Best practice lainnya adalah melibatkan masyarakat sipil dan akademisi dalam review LAKIP. Kehadiran pihak eksternal membuat laporan lebih objektif dan terpercaya.
Studi kasus ini menunjukkan bahwa LAKIP yang baik bisa diwujudkan jika ada komitmen, inovasi, dan keterbukaan. Setiap instansi bisa belajar dari praktik ini dan menyesuaikannya dengan kondisi masing-masing.
Kesimpulan
Menyusun LAKIP yang baik bukanlah tugas yang mudah, tetapi sangat penting untuk mendorong akuntabilitas dan peningkatan kinerja instansi pemerintah. Laporan ini seharusnya tidak dipandang hanya sebagai kewajiban formal, melainkan sebagai instrumen strategis dalam memperbaiki tata kelola pemerintahan.

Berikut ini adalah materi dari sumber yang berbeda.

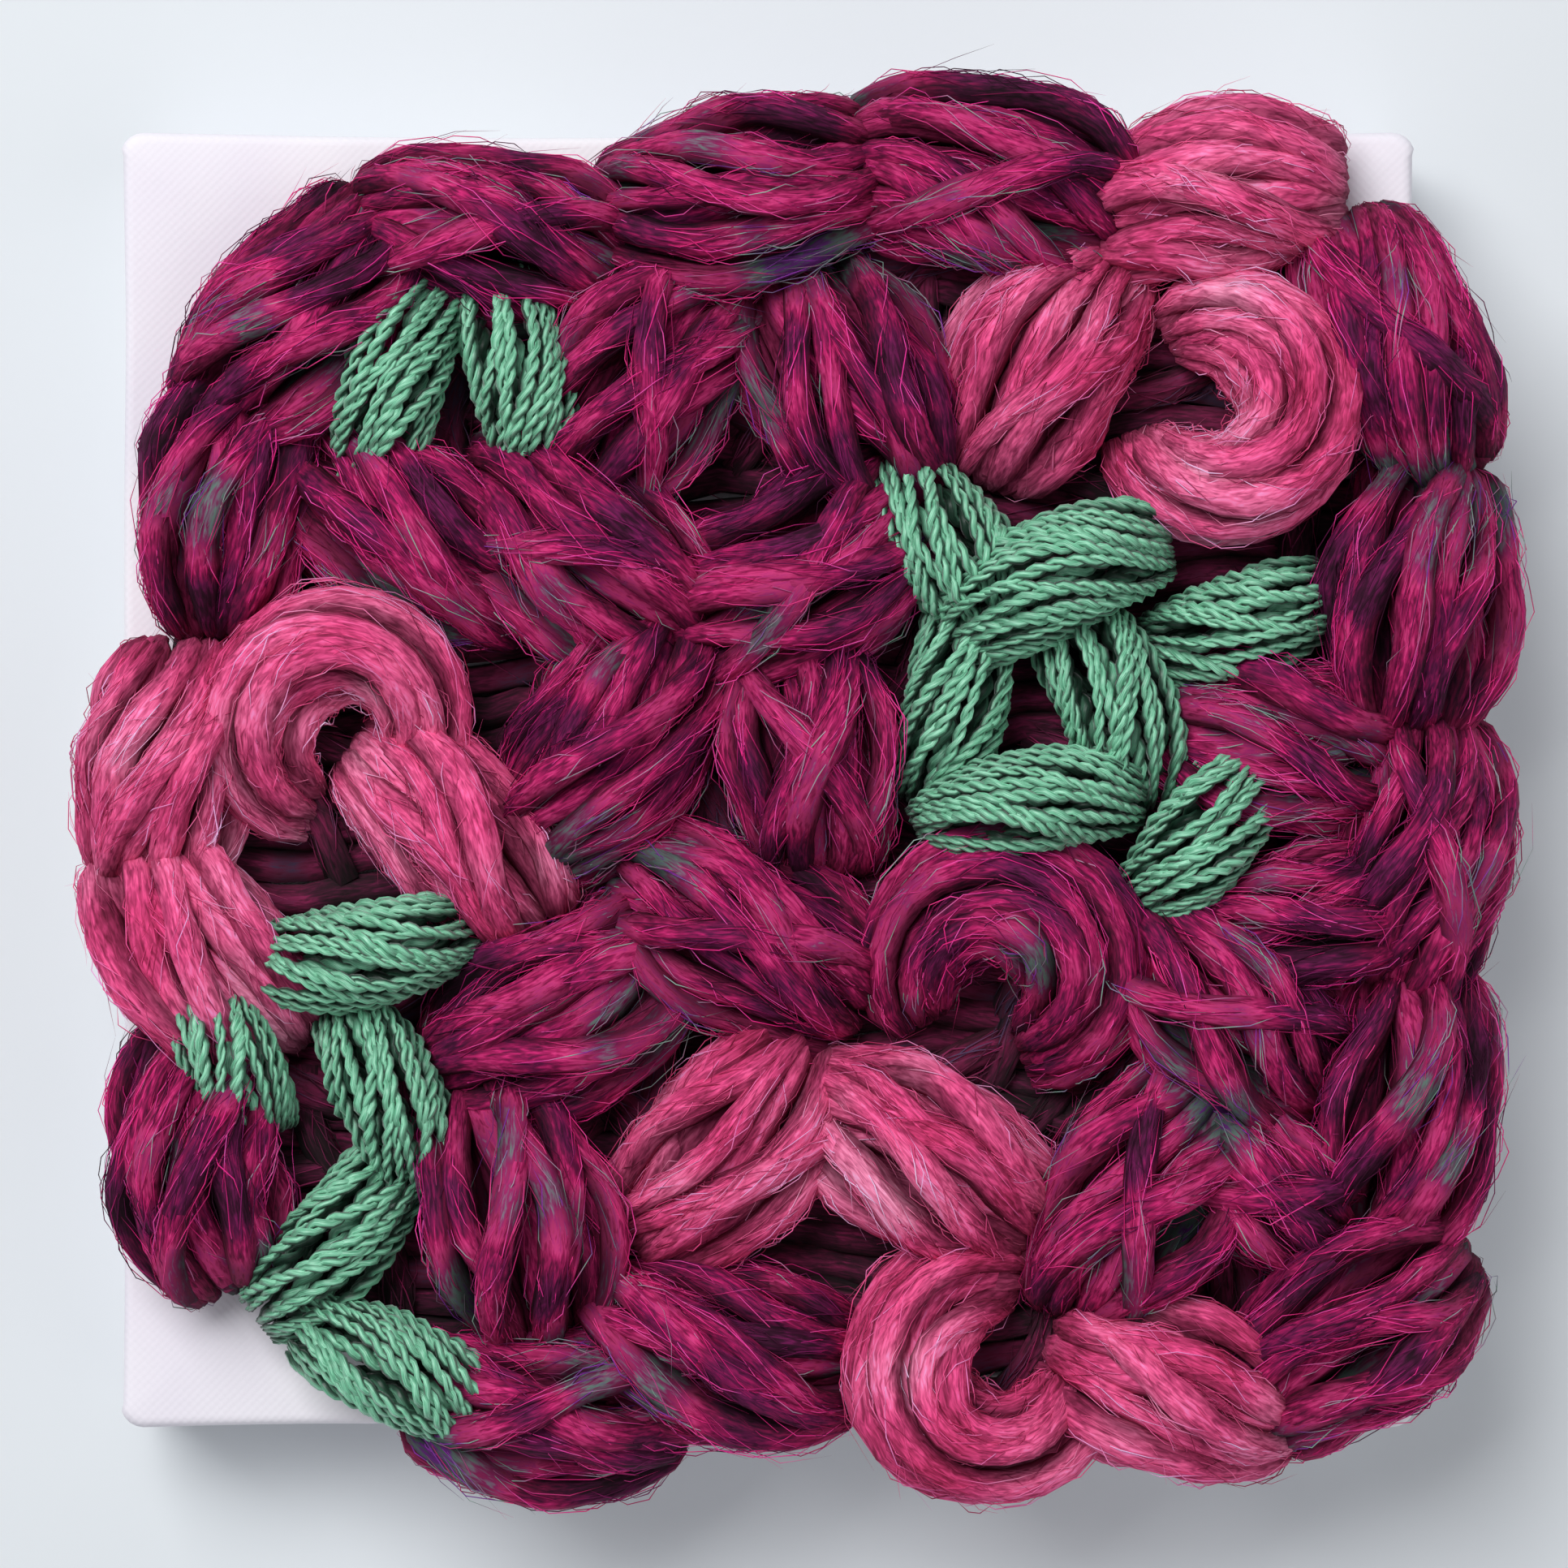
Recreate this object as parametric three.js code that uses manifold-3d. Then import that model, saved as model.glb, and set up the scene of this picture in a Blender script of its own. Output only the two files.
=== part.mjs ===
// A small stretched canvas covered with stitched-down hanks of yarn, in millimetres.
// It lies on its back: x runs right, y runs up the picture and z comes out of the canvas.
import * as THREE from 'three';
import * as BufferGeometryUtils from 'three/addons/utils/BufferGeometryUtils.js';
import Module from 'manifold-3d';

const wasm = await Module();
wasm.setup();

// Driving dimensions
const canvasSide = 100;
const canvasDepth = 15;
const clothThickness = 1;
const flapWidth = 11;
const cornerRadius = 1.5;
const foldThickness = 0.5;
const foldWidth = 14;
const barWidth = 14;
const gap = 0.3;
const groundThickness = 1.8;
const groundSwell = 0.5;
const ridge = 0.11;
const lowPart = 0.4;
const clearance = 0.45;

const half = canvasSide / 2;
const groundBottom = canvasDepth + gap;
const hankBottom = groundBottom + groundThickness + groundSwell + gap;

// The three yarns: how many strands show round a hank, how far a hank twists, and the rings along it
const yarns = {
  berry: { color: 0x8e1f55, roughness: 0.9, strands: 7, rings: 8, twist: 70 },
  rose: { color: 0xdb4c7c, roughness: 0.9, strands: 6, rings: 9, twist: 60 },
  green: { color: 0x4d9470, roughness: 0.55, strands: 5, rings: 8, twist: 150 },
};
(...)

Untuk menghasilkan LAKIP yang berkualitas, instansi harus memahami esensinya, berpegang pada prinsip akuntabilitas dan transparansi, serta mengikuti tahapan teknis yang sistematis. Tantangan seperti keterbatasan data, kapasitas SDM, dan budaya organisasi harus diatasi melalui komitmen, pelatihan, serta inovasi teknologi.
Pada akhirnya, LAKIP yang baik adalah yang mampu menjawab pertanyaan kunci: sejauh mana program telah berjalan, apa dampaknya bagi masyarakat, dan bagaimana langkah perbaikannya ke depan. Dengan begitu, LAKIP benar-benar menjadi alat evaluasi sekaligus pendorong perbaikan berkelanjutan. Jika setiap instansi mampu menyusunnya dengan baik, maka cita-cita mewujudkan pemerintahan yang bersih, transparan, dan berorientasi pada pelayanan publik akan semakin dekat.